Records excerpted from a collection
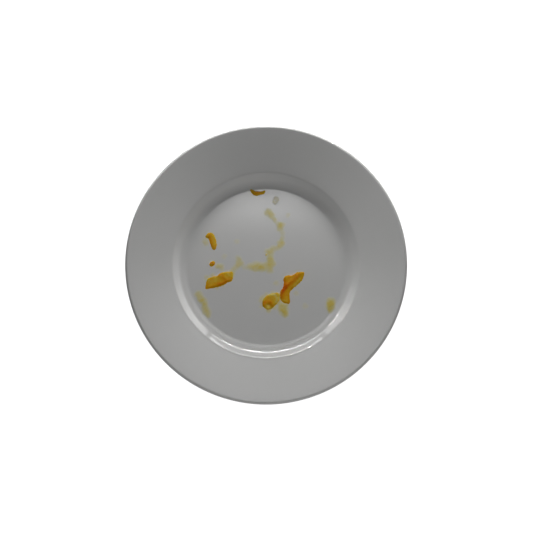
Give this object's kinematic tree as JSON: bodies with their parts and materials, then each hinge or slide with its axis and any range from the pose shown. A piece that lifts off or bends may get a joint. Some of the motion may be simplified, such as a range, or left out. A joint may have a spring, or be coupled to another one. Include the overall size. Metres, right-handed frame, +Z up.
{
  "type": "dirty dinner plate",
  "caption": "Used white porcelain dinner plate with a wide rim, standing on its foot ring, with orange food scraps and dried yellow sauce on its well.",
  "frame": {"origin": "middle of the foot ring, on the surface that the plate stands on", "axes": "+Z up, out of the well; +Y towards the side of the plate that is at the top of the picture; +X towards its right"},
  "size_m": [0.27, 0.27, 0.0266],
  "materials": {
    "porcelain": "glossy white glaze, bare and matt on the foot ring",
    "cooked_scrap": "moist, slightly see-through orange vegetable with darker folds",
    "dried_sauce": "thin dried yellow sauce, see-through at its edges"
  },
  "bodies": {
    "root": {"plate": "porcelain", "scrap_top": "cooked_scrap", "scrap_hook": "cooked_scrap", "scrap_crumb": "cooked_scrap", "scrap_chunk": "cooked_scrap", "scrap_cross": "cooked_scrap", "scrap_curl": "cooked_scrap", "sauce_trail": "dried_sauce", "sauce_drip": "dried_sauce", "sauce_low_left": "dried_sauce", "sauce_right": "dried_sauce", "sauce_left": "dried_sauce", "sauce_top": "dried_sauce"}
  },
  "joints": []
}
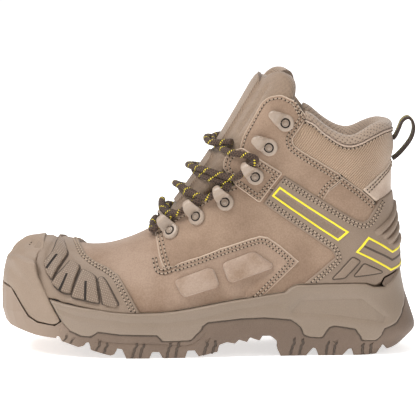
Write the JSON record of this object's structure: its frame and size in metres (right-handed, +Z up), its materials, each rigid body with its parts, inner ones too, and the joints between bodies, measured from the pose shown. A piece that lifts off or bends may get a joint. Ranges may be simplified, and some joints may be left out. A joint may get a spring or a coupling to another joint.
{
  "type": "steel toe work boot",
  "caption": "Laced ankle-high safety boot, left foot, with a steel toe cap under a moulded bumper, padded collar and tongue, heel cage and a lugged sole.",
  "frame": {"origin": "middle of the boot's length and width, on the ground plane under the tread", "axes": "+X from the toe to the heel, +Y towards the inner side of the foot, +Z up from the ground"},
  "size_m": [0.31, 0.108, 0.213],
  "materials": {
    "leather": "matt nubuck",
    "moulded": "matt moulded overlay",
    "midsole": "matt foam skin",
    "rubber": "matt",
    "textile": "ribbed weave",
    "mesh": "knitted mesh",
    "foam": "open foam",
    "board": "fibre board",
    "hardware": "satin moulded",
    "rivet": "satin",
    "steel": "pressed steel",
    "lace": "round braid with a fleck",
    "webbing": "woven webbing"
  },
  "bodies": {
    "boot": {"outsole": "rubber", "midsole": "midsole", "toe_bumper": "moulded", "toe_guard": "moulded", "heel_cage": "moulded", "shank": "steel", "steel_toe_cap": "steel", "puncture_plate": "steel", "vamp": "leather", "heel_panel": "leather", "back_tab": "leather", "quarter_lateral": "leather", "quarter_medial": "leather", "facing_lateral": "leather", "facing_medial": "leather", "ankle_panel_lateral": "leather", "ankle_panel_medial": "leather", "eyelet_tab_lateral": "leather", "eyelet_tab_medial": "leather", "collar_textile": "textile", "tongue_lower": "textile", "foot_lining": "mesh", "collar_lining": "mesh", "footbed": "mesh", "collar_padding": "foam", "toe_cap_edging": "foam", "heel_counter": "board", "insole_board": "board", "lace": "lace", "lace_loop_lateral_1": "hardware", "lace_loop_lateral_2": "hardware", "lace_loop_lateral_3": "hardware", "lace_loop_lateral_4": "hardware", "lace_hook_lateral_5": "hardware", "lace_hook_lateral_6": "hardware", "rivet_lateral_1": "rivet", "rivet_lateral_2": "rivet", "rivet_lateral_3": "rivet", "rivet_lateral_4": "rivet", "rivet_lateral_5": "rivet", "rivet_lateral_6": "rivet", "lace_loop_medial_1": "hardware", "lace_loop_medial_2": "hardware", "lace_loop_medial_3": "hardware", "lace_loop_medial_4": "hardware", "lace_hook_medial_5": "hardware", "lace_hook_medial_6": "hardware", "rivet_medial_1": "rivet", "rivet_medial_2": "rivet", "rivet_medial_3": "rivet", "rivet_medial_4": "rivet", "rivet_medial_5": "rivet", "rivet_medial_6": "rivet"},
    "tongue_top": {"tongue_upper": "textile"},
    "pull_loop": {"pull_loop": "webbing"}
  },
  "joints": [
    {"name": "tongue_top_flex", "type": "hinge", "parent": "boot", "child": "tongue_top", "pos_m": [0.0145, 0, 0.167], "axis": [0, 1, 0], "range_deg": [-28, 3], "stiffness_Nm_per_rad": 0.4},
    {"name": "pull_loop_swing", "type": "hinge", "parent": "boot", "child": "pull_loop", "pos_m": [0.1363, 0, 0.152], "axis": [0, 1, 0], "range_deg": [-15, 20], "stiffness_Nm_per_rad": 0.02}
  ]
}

• **Goal**:
Scan the entries above. Copy each line that has the string "joints".

• **Finished task**:
  "joints": []
Write the JSON record of this object's structure: its frame and size in metres (right-handed, +Z up), its materials, each rigid body with its parts, inner ones too, and the joints between bodies, measured from the pose shown. A piece that lifts off or bends may get a joint. Ranges may be simplified, and some joints may be left out. A joint may get a spring or a coupling to another joint.
  "joints": [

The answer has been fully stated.